A alteração mais significativa, criticada, de um lado, por advogados, Ministério Público e juízes, e apoiada, de outro, pelo Governo e partidos de oposição, é a possibilidade de que credores elenquem um gestor fiduciário para realizar a liquidação dos ativos e estruturar um plano de falências.

Apesar de uma maior participação dentro do processo deliberativo, credores podem se deparar com um desequilíbrio de poderes. “A previsão de um ‘plano de falência’ para a realização de ativos deverá trazer litigiosidade entre os credores”, alerta Sant´Anna.

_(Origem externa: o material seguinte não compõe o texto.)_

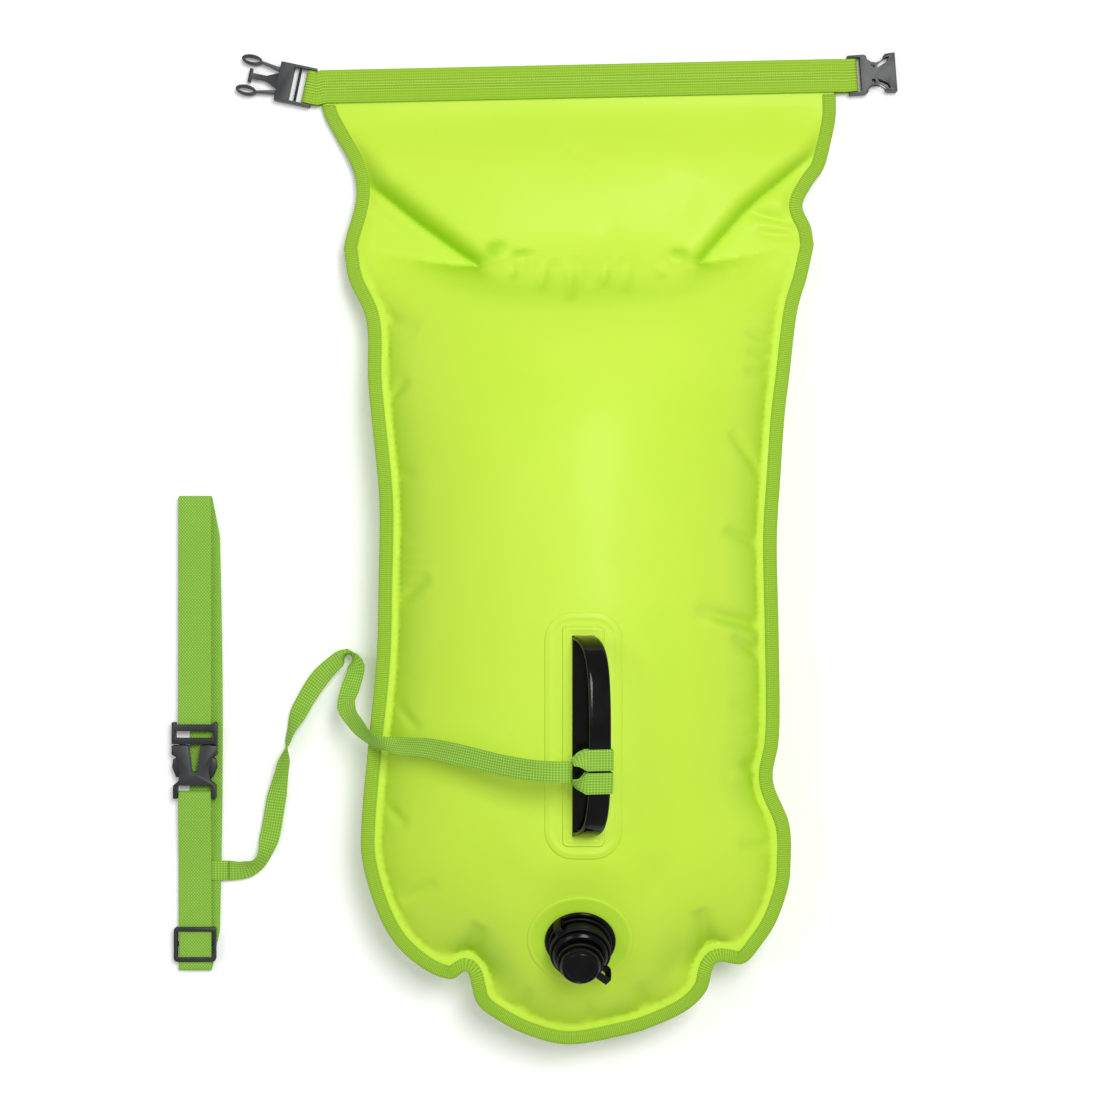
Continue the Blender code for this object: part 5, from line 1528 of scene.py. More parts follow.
    def seat(self, points: Array, heights: Array, bow: float) -> Array:
        """Brings the front to the level of what is welded on it.

        Args:
            points: The plan's points.
            heights: The front's heights.
            bow: The radius that the handle's patches are bowed to.

        Returns:
            The heights, held under the handle and the valve.
        """
        off = points - np.array(self.handle_middle)
        out = np.maximum(np.abs(off) - np.array(self.handle_half), 0.0)
        level = self.handle_level - off[:, 0] ** 2 / (2 * bow)
        hold = 1 - smoothstep(np.linalg.norm(out, axis=1) / self.handle_fade)
        heights = heights + (level - heights) * hold
        normal, place = np.array(self.valve_axis), np.array(self.valve_place)
        place = place - normal * (self.film * 1.5 + self.plan.gap)
        off = points - place[:2]
        level = place[2] - off @ normal[:2] / normal[2]
        hold = 1 - smoothstep((np.linalg.norm(off, axis=1) - self.valve_flat) / self.valve_fade)
        return heights + (level - heights) * hold

    def wall(self, name: str, layout: Layout, heights: Array, low: float, high: float, finish: Finish,
             front: bool = False) -> Piece:
        """Makes a closed wall between two offsets of a surface, and keeps its upper side for what lies on it.

        Args:
            name: The piece's name.
            layout: The float's layout.
            heights: The surface's heights.
            low: The lower offset along the normals.
            high: The upper offset.
            finish: The wall's material.
            front: Whether it is the front, which the valve's barrel goes through and the mouth's folds are in.

        Returns:
            The wall.
        """
        points, triangles = layout.points, layout.triangles
        middle = np.column_stack((points, heights))
        a, b, c = corners_of(middle, triangles)
        facing = np.cross(b - a, c - a)
        count = len(middle)
        normals = np.zeros_like(middle)
        for k in range(3):
            for axis in range(3):
                normals[:, axis] += np.bincount(triangles[:, k], facing[:, axis], count)
        normals /= np.linalg.norm(normals, axis=1)[:, None]
        top, bottom = middle + normals * high, middle + normals * low
        if low < 0 and high < 0:
            bottom[:, 2] = np.maximum(bottom[:, 2], 0.0)
        # Painted shade: steep faces get up to 0.6 of the darker colour, and the front also gets painted shade beside
        # its folds and weld bumps.
        tucked_and_painted_shade = np.clip((0.72 - np.abs(normals[:, 2])) / 0.5, 0.0, 0.6)
        self.tops[name] = BVHTree.FromPolygons([tuple(v) for v in top], [tuple(t) for t in triangles])
        if front:
            tucked_and_painted_shade = np.maximum(tucked_and_painted_shade, self.painted_shade_marks(points))
            off = points[triangles].mean(axis=1) - np.array(self.valve_place[:2])
            triangles = triangles[np.linalg.norm(off, axis=1) > self.valve_hole]
        directed = np.concatenate([triangles[:, pair] for pair in ([0, 1], [1, 2], [2, 0])])
        _, index, uses = np.unique(np.sort(directed, axis=1), axis=0, return_index=True, return_counts=True)
        faces = [tuple(t) for t in triangles] + [(t[2] + count, t[1] + count, t[0] + count) for t in triangles]
        faces += [(b, a, a + count, b + count) for a, b in directed[index[uses == 1]]]
        made = new_piece(name, np.concatenate((top, bottom)), faces, finish)
        made.data.attributes.new("tucked_and_painted_shade", "FLOAT", "POINT").data.foreach_set("value", np.tile(tucked_and_painted_shade, 2))
        return made

    def build(self) -> None:
        """Builds the skins and the tape."""
        film, finishes = self.film, self.finishes
        inner, outer = film / 2 + self.plan.gap, film / 2 + self.plan.gap + film
        layout = self.layout()
        heights = self.heights(layout)
        back = heights[Side.BACK]
        for piece, nodes, slot in (
                (self.wall("float_front", layout, heights[Side.FRONT], inner, outer, finishes.skin, True),
                 ("front_skin", "mouth_hem_front"), "coated_skin"),
                (self.wall("float_back", layout, back, -outer, -inner, finishes.skin),
                 ("back_skin", "mouth_hem_back"), "coated_skin"),
                (self.wall("chamber_lining", layout, back, -film / 2, film / 2, finishes.liner),
                 ("chamber_liner",), "liner_skin")):
            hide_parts(*nodes)
            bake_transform(piece)
            LOG.info("%s: %d triangles", piece.name, len(piece.data.polygons))
        self.build_tape()

    def build_tape(self) -> None:
        """Folds the tape over the edge and sews it down."""
        plan = self.plan
        inner = self.film / 2 + plan.gap + self.film + 0.0006
        outer = inner + plan.tape
        width, soft = plan.tape_width, plan.tape / 2
        seen = [(-width, (inner + outer) / 2), (-width + soft, outer), (-width * 0.62, outer), (-width * 0.3, outer),
                (-soft * 2, outer), (-soft * 0.6, outer * 0.72), (0.0, outer * 0.25)]
        section = seen + [(0.0, -outer * 0.25), (-soft * 0.6, -outer * 0.72), (-soft * 2, -outer),
                          (-width * 0.5, -outer), (-width + soft, -outer), (-width, -(inner + outer) / 2),
                          (-width, -inner), (-plan.tape, -inner), (-plan.tape, inner), (-width, inner)]
        rim_at, last = plan.tape + plan.gap, len(plan.points) - 1

        def edge_level(i: int, inset: float) -> float:
            """Gives the height of the float's edge at one of its points, at a distance in from the tape's edge."""
            share = (inset - rim_at) / (plan.margin - rim_at)
            return mixed(*(plan.seam_height(plan.inset(i, at).y) for at in (rim_at, plan.margin)), share)

        rings, line, lengths = [], [], [0.0]
        for i in range(last + 1):
            ring = []
            for out, up in section:
                place, level = plan.inset(i, -out), edge_level(i, -out)
                if i in (0, last):
                    place.y = plan.fold_line(place.x)
                    level = plan.seam_height(place.y)
                ring.append((place.x, place.y, level + up))
            rings.append(ring)
            place, level = plan.inset(i, width * 0.76), edge_level(i, width * 0.76)
            line.append(Vector((place.x, min(place.y, plan.fold_line(place.x) - 0.001), level + outer)))
            if i:
                lengths.append(lengths[-1] + (plan.points[i] - plan.points[i - 1]).length)
        tape = tube("sewn_edge_tape", rings, lengths, section, self.finishes.tape)
        stands_for(tape, ("edge_tape",), "bag")
        sew("edge_tape_stitches", [line], Thread(0.0031, 0.0021, 0.00052), self.finishes.stitch, "bag")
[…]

Outros pontos que preocupam são a limitação de quatro falências por administrador judicial e a possibilidade de encerramento das varas e câmaras especializadas em Direito Empresarial.

“Entre os pontos positivos, está o reconhecimento de que o crédito objeto de cessão, sub-rogação ou sucessão preserva sua natureza e classificação, bem como de que o titular deste crédito, em assembleia, vota pela quantidade total de titulares dos créditos sucedidos”, elenca o advogado.

Ainda assim, para Pereira, a pretexto de criar um ambiente mais célere e transparente, a atualização pode trazer mais morosidade.Cabe, agora, aguardar que o Senado realize correções na reforma, garantindo a assertividade e efetividade. 

“O esperado é que o Senado corrija, ao menos, pontos de maior relevância prática, a exemplo de uma melhor adequação da figura do gestor fiduciário, e zele para que as alterações de fato tragam efeitos que a médio longo prazo resultem em maior competitividade do Brasil por investimentos internacionais”, finaliza o sócio fundador do Pereira Consultoria Jurídica e Advocacia.

O executivo solicitou a retirada da urgência na tramitação do projeto no dia 9 de abril.